What other costs, fees, premiums, or penalties are involved? Understand not only what and how you’re being paid, but also what your financial obligations are to third parties, verification services, etc. as well as any holdbacks or percentages taken off the top.
9.
How is the value of carbon established? The marketplace is a bit like the Wild West without a national policy and or oversight of carbon markets. Know how each entity not only measures carbon but how they set the price — and how that compares to other markets.
10.
Is it worth it? This is a question only you can answer. Under the right circumstances, carbon markets can provide a new source of revenue. You have to determine if that revenue is adequate compensation for the effort, risk, and compliance that may be involved. There are several online resources available as you explore the potential of carbon credits for your operation — from farm publications to news articles to information from individual carbon markets. We encourage you to keep this publication handy as you conduct your due diligence and consider your options. You may want to consult an attorney to review the contract and help you understand your rights and obligations before signing.
The Emerging Ecosystem Services Market
Carbon credits are just one component of an emerging market for agriculture collectively known as “ecosystem services markets.” New opportunities may be on the horizon regarding low carbon fuel standards, credits for biofuels production, direct carbon credit sales between farmers and buyers, water quantity and quality programs, federal legislation related to climate solutions, and more.

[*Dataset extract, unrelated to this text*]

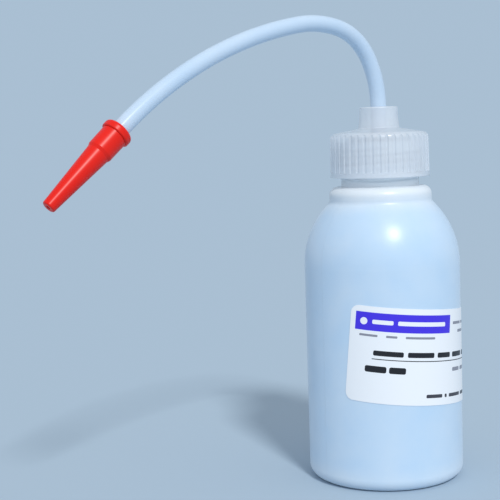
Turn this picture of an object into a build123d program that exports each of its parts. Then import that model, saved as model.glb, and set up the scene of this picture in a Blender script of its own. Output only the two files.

Agriculture is increasingly being seen as an important part of the solution as the U.S. and the world address critical environmental and climate issues. As environmental stewards, farmers and ranchers are uniquely positioned to contribute innovatively and be compensated for their efforts. As these opportunities present themselves, it is critically important that you educate yourself, ask the right questions, and determine if participating in the ecosystem services marketplace makes sense.